I've been milling over this post about big data in the IT world for quite a while. It basically says that given large (and growing) data sets, companies that didn't previously need data researchers suddenly need people to help them use "big data." Everyone company is a data company. In effect we have an ironic counter example to the effect of automation on the need for labor.

These would be "data managers" have their work cut out for them. Data has value, sure, but unlike software which has value as long as someone knows how to use it, [1] poorly utilized data is just as good as no data. Data researchers need to be able to talk to developers and help figure out what data is worth collecting and what data isn't. Organizations need someone to determine what data has real value, if only to solve a storage-related problem. Perhaps more importantly data managers would need to guide data usage both technically (in terms of algorithms, and software design) and in terms of being able to understand the abilities and shortfalls of data sets.

There's a long history of IT specialist positions: database developers, systems administrators, quality assurance engineers, release engineering, and software testing. Typically we divide this between developers and operations folks, but even the development/operations division is something of a misnomer. There are merits to generalism and specialization, but as projects grow, specialization makes sense and data may just be another specialty in a long tradition of software development and IT organization.

Speicailization also makes a lot of sense in the context of data, where having a lot of unusable data adds no value and can potentially subtract value from an organization.

A Step Back

There are two very fundamental points that I've left undefined: what "data" am I talking about and what kinds of skills differentiate "data specialists" from other kinds of technicians.

What are big data?

Big data sets are, to my mind, large collections of data, GIS/map based information, "crowd sourced" information, and data that is automatically collected through the course of normal internet activity. Big data is enabled by increasingly powerful databases and the ubiquity of the computing power, which lets developers process data on large scales. For examples: the aggregate data from foursquare and other similar services, comprehensive records of user activity within websites and applications, service monitoring data and records, audit trails of activity on shared file systems, transaction data from credit cards and customers, tracking data from marketing campaigns.

With so much activity online, it's easier for software developers and users (which is basically everyone, directly or otherwise) to create and collect a really large collection of data regarding otherwise trivial events. Mobile devices and linkable accounts (OpenID, and other single sign-on systems) simplify this process. The thought and hope is all this data equals value and in many circumstances it does. Sometimes, it probably just makes things more complicated.

Data Specialists

Obviously every programmer is a kind of "data specialist" and the last seven or eight years of the Internet has done everything to make every programmer a data specialist. What the Internet hasn't done is give programers a sense of basic human factors knowledge, or a background in fundamental quantitative psychology and sociology. Software development groups need people who know what kinds of questions data can and cannot answer regardless of what kind or how much data is present.
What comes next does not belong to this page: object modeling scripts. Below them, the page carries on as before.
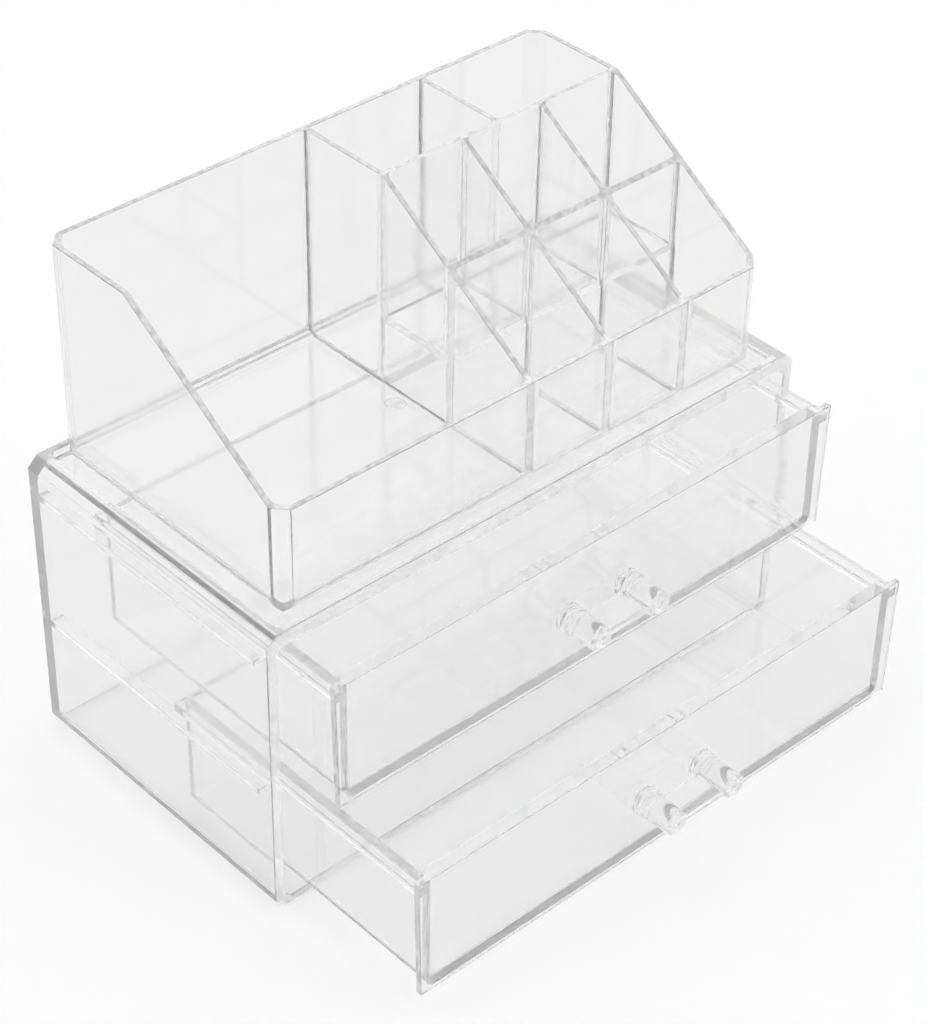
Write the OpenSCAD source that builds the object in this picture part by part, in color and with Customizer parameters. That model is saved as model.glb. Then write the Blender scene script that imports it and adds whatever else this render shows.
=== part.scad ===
// Clear two-drawer cosmetics box with a lift-off divided tray.
// X is the width, -Y is the drawer side, +Z is up.
// The origin is the centre of the case's underside.

/* [Case] */
// Outer width of the case
case_w = 240; // [220:1:280]
// Outer depth of the case
case_d = 126; // [110:1:160]
// Height of the case with the rim on its top
case_h = 117.5; // [116:0.5:130]
// Thickness of the side walls
case_side_t = 4; // [3:0.1:5]
// Thickness of the floor
case_floor_t = 3.2; // [2.4:0.1:4]
// Thickness of the back wall
case_back_t = 3; // [2:0.1:4]
// Thickness of the top plate under the tray
case_top_t = 3; // [2:0.1:4]
// Chamfer along the four long outer edges
case_chamfer = 4; // [2:0.1:5]
// Chamfer along the four inner corners of the hollow
hollow_chamfer = 2.5; // [1:0.1:4]

/* [Case rim] */
// Height of the rim that stands round the tray
rim_h = 3; // [2:0.1:5]
// Width of the rim at the left and right
rim_side_w = 7.2; // [5:0.1:9]
// Width of the rim at the front and back
rim_front_w = 2.8; // [2:0.1:4]
// Chamfer on the corners of the recess, seen from above
recess_chamfer = 2; // [1:0.1:4]

/* [Rails] */
// Thickness of the rails that carry the drawers
rail_t = 2.2; // [1.6:0.1:3]
// How far a rail stands in from its wall
rail_w = 5.2; // [4.5:0.1:6]
// Free space between a rail and the drawer beside it
rail_side_gap = 0.8; // [0.4:0.1:1.2]
// Distance from the case's front to the start of the rails
rail_setback = 8.6; // [5:0.1:12]
// Radius of the corner at a rail's front end
rail_end_r = 3; // [1:0.1:4]

/* [Drawers] */
// Free space under the lower front panel
panel_floor_gap = 1.3; // [0.6:0.1:2]
// Free space between the two front panels
panel_middle_gap = 4.7; // [3:0.1:6]
// Free space over the upper front panel
panel_top_gap = 1.7; // [0.8:0.1:2.5]
// Thickness of a front panel
panel_t = 2.5; // [2:0.1:3.5]
// Thickness of the body's own front wall, behind the panel
front_wall_t = 2.8; // [1.6:0.1:4]
// Free space at each end of a front panel, at its top
panel_end_gap = 2.5; // [0.8:0.1:3.2]
// How far each end of a front panel draws in from its top to its bottom
panel_draft = 1.3; // [0:0.1:2]
// Free space behind a drawer that is pushed in
drawer_back_gap = 2; // [1:0.5:20]
// How far each side of the body draws in from its top to its bottom
body_draft = 1; // [0:0.1:2]
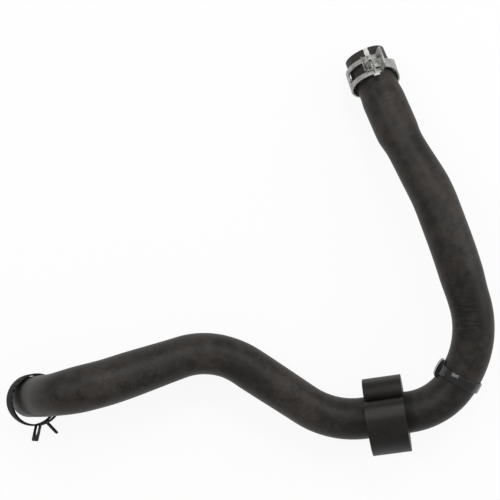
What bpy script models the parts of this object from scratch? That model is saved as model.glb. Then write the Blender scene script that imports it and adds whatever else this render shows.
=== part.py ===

Data managers, thus would be one of those posistions that sits between/with technical staff and business staff, and perhaps I'm partial to work in this kind of space, because this is very much my Chance. But there's a lot of work in bridging this divide, and a great deal of value to be realized in this space. And it's not like there's a shortage of really bright people who know a lot about data and social science who would be a great asset to pretty much any development team.

Big Data Beyond Software Development

The part of this post that I've been struggling over for a long time is the mirror of what I've been talking about thus far. In short, do recent advancements in data processing and storage (NoSQL, Map Reduce, etc.) that have primarily transpired amonst startups, technology incubators, and other "Industry" sources have the potential to help acdemic research? Are there examples of academics using data collected from the usage habits of websites to draw conclusions about media interaction, reading habits, cultural particpation/formation? If nothing else are sociologists keeping up with "new/big data" developents? And perhaps most importantly, does the prospect of being able to access and process large and expansive datasets have any affect on the way social scientists work? Hopefully someone who knows more about this than I do will offer answers!

[1]Thankfully there are a number of conventions that make it pretty easy for software designers to be able to write programs that people can use without needing to write extensive documentation.